Under the EU’s GDPR, any form of personalised advertising requires a lawful basis, typically explicit consent. Apple’s emphasis on on‑device processing and non‑linked identifiers is clearly designed to argue that Maps ads are contextual rather than behavioural. That distinction will be tested if and when the product crosses the Atlantic.
Then there is the Digital Markets Act (DMA), where Apple is now officially a “gatekeeper.” The DMA takes a dim view of self‑preferencing and opaque ranking in core platform services. If Apple starts to sell premium placement inside Maps, regulators will want clarity on:
- How organic vs paid ranking is displayed and differentiated.
- Whether Apple gives its own properties any privileged treatment.
- What transparency merchants have around pricing and visibility.
European users are also, on average, more privacy‑sensitive than US users—and Apple has leaned heavily on that in its marketing. Introducing ads into a core utility like Maps therefore carries higher reputational risk. Any perception that location data is being monetised, even if technically anonymised and device‑side, could collide with that brand promise.
For European SMEs, especially in tourism‑heavy regions, Apple Maps ads could eventually be attractive: iPhone users over‑index in spending power. But uptake will depend on pricing, tooling in local languages, and integration with existing EU‑based ad and analytics stacks. There is also competition from mapping providers like HERE and regional directories that already comply with EU rules and may pitch themselves as the less intrusive option.
Looking ahead
The near‑term roadmap is easy to sketch: Apple will likely treat the North American rollout as a live A/B test. Expect several iterations on:
- How aggressively ads are surfaced (one sponsored listing vs a full “suggested” carousel).
- Labeling and visual design that keeps regulators and users satisfied while still delivering clicks.
- Bidding models and categories that prove most lucrative (restaurants, retail, services, tourism).

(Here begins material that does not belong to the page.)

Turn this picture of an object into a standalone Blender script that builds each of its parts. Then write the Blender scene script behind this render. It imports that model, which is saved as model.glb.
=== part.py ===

If adoption is strong and backlash muted, a staged expansion to other English‑speaking markets seems plausible next, followed by carefully selected EU countries where Apple’s Maps usage is strongest. That could realistically start in late 2026 or 2027, depending on how DMA enforcement unfolds.
Watch for three signals:
- Deeper integration with Apple Pay and Wallet. If Maps ads evolve from discovery to full transaction flows (reserve, pay, loyalty), the ad product becomes vastly more valuable—and more sensitive from a competition and data perspective.
- Tighter coupling with Apple’s own subscriptions. Imagine Apple Fitness‑promoted gyms or Apple Card cash‑back partners featured more prominently. That’s where self‑preferencing questions become acute.
- Regulatory noise in Brussels and national capitals. Early position papers or information requests from EU or national competition authorities will tell us how far Apple can go.
The risk is not just regulatory fines; it’s user fatigue. If too many core experiences—from Maps to Settings—start to feel like sales funnels, Apple erodes one of its biggest intangible assets: the perception that you pay a premium up front so you can be left alone afterwards.
The bottom line
Apple turning Maps into an ad surface is not a catastrophe, but it is a clear inflection point. It confirms that no high‑traffic Apple interface is sacred when Services growth is on the line. For businesses, it opens a powerful new channel—but one that will likely favour those with budget and marketing sophistication. For regulators, it is yet another proof point that “gatekeepers” are drifting into vertically integrated, ad‑driven ecosystems.
The real question for the coming years is simple: how much advertising are Apple users willing to tolerate before the premium promise starts to ring hollow?